**EXERCISE INSTRUCTIONS:**
Only lines with the word "finishes" are needed; collect each of them from the listing below.

Object modeling scripts
---------------

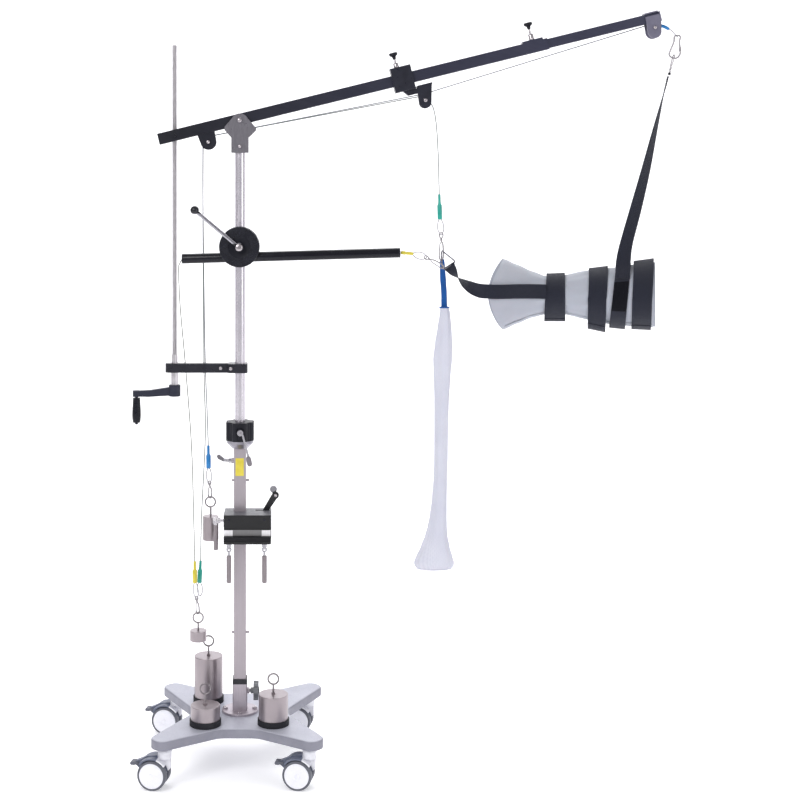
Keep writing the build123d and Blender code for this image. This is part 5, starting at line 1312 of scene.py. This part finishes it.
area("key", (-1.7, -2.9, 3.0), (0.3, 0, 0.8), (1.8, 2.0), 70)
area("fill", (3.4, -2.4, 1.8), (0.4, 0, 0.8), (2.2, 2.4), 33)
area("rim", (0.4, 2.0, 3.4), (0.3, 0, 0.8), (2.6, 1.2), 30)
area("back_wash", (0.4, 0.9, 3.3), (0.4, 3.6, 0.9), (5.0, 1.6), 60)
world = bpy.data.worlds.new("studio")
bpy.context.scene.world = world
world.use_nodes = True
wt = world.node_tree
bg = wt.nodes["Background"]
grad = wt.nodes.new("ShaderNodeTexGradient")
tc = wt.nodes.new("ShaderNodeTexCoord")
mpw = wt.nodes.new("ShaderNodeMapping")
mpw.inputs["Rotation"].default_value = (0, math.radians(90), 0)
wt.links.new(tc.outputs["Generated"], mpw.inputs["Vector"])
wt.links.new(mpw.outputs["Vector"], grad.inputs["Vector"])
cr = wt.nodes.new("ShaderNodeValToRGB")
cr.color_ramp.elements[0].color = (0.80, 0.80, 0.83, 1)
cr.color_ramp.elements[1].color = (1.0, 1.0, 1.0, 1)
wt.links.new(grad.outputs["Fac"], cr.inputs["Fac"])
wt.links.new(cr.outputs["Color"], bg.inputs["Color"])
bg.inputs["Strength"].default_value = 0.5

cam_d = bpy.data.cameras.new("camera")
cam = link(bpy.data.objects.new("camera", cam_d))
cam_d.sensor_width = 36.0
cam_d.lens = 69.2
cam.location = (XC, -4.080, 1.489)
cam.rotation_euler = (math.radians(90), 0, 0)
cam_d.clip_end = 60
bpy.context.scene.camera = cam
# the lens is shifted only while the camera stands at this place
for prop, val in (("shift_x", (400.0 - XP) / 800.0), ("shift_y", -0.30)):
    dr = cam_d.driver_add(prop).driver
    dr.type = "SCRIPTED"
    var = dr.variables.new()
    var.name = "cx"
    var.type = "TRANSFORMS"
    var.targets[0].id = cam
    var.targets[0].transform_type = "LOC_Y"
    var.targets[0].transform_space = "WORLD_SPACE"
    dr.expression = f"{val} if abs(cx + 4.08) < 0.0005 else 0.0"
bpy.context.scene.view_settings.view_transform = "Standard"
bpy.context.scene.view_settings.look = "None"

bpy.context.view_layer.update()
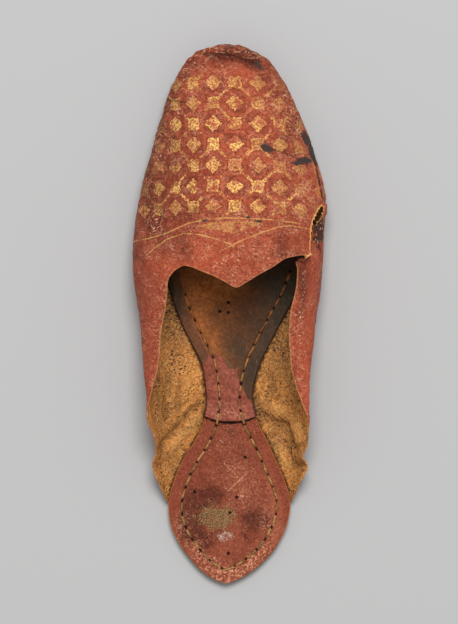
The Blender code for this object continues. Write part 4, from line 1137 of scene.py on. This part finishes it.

---------------

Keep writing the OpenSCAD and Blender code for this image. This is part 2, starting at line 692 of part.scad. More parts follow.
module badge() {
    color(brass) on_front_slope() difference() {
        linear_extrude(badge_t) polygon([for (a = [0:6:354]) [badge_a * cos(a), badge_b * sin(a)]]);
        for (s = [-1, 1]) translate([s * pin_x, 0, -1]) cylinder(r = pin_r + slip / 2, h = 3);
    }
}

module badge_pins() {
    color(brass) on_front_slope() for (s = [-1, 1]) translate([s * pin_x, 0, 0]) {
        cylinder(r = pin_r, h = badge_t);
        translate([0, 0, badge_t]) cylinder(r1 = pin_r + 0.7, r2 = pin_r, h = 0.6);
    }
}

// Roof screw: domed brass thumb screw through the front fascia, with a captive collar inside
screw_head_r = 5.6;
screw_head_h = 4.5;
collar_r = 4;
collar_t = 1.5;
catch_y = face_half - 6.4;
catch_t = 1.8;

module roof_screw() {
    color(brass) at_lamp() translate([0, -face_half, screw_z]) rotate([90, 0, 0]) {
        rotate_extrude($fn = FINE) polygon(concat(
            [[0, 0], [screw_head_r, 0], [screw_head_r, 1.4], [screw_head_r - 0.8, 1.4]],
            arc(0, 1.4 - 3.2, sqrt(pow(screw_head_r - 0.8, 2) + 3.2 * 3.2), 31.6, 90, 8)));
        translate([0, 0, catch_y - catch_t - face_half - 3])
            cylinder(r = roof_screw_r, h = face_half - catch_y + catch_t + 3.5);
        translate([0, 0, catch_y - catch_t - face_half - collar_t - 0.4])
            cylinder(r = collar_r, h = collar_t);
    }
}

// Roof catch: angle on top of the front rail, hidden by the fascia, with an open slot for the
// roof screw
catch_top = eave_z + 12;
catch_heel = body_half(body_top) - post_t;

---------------

**PROBLEM SOLUTION:**
Keep writing the build123d and Blender code for this image. This is part 5, starting at line 1312 of scene.py. This part finishes it.
The Blender code for this object continues. Write part 4, from line 1137 of scene.py on. This part finishes it.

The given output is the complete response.